Poucos se lembram dele. Poucos se lembram dela. Poucos se lembrarão de mim.
Minha avó era cega. Dela, herdei a capacidade de ver sem usar os olhos


HENRIQUE WAGNER



A história decalcada

Era branco de medo e tímido sorria,
os olhos desbotavam atrás da vidraça.
Mal começava a noite e era bem-vindo o dia,
como quem espera a vida e por sobre ela passa.

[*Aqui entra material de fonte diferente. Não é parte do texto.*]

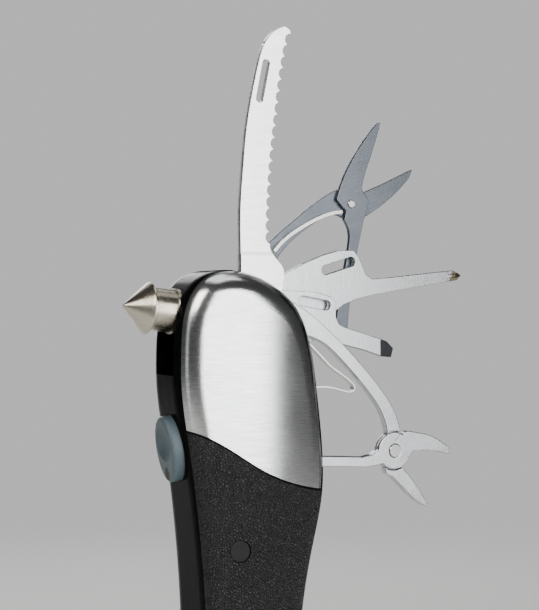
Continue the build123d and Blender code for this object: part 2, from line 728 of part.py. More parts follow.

O tempo medicava enquanto o sol gemia,
e as coisas só viviam onde havia praça.
Portanto, minha casa era grande e vazia,
e apenas uma voz crescia, firme: “Faça

isto! Não faça aquilo!”. E eu não fazia nada.
Viver era somente espirrar, quando inverno,
e todos me pediam, alto, que sorrisse.

Coloria meus olhos a história contada
nos livros de aventura. E eu enchia o caderno
com os diversos tamanhos – alados – de Alice.


Volta às aulas

Acabo de voltar a minha casa.
É tudo o que aprendi, é o que mais faço:
voltar e dar mil voltas. E se atrasa
o trânsito a partida, apresso o passo.

E ainda que meu corpo um dia jaza:
no meio do caminho faz-se um paço,
a volta ao mundo vivo, ardente, em brasa,
do corpo despelado e sem cansaço.

Parece que lá fora não sou mais
que um mísero passante que não faz
senão buscar as horas em seu pulso.

Parece que o que faço é andar atrás
do aluno tão correto que jamais
da escola conseguira ser expulso.


De olhos fechados

A escuridão de não poder te ver
parece feita de uma estranha luz:
de muita dor e de irreal prazer,
que à imensidão e a meu papel conduz.

Escrevo tudo o que me faz reler
em cada verso de canções azuis,
a natureza de um real Monet
e a tua ausência, que inda me seduz.

Pois foi por ti que me guiei no escuro,
e se é verdade que inda te procuro
é porque vives, bem no fundo, em mim.

Se nesta febre de viver aceso
eu me encontrar a ti, eterno e preso,
é que cheguei por onde outrora vim.


Tua casa

Primeiro o muro alto,
depois as gelosias.
Então as gárgulas de pedra,
a aldrava,
a porta.
Mísulas queimando a noite
com seus cinábrios vermelhos
a despertar o verde
musgo do vestíbulo.
Até entrar em tua casa,
o sentimento novo
de que se trata de um antigo casarão
que eu supunha conhecer.
Dentro da casa descubro teus seios
e as pedras lavradas em estilo gótico,
com ogivas rosáceas entalhadas.
Respiro na relva
o cheiro de bicho caçado
- e a casa se enche
de interiores.


O baiano Henrique Wagner é poeta e contista, e faz jornalismo cultural, escrevendo sobre atividades várias, como cinema, música erudita, literatura, artes visuais. Publicou os livros de poemas O grande Pássaro (1996) e As horas do Mundo (2001), este pelo Selo Letras da Bahia. Em 2005 lançou o livreto A linguagem como estética do pensamento, ensaio sobre a filosofia da linguagem em Lacan, a partir de Wittgenstein. O livro foi editado pelas Edições Paideuma. Nasceu em Salvador, Bahia, ao dia 16 de maio de 1977. Atualmente assina duas colunas sobre arte no site www.expoart.com.br Autodidata, diz que sua formação tem sido a leitura dos clássicos e a convivência com os anônimos personagens da vida cotidiana.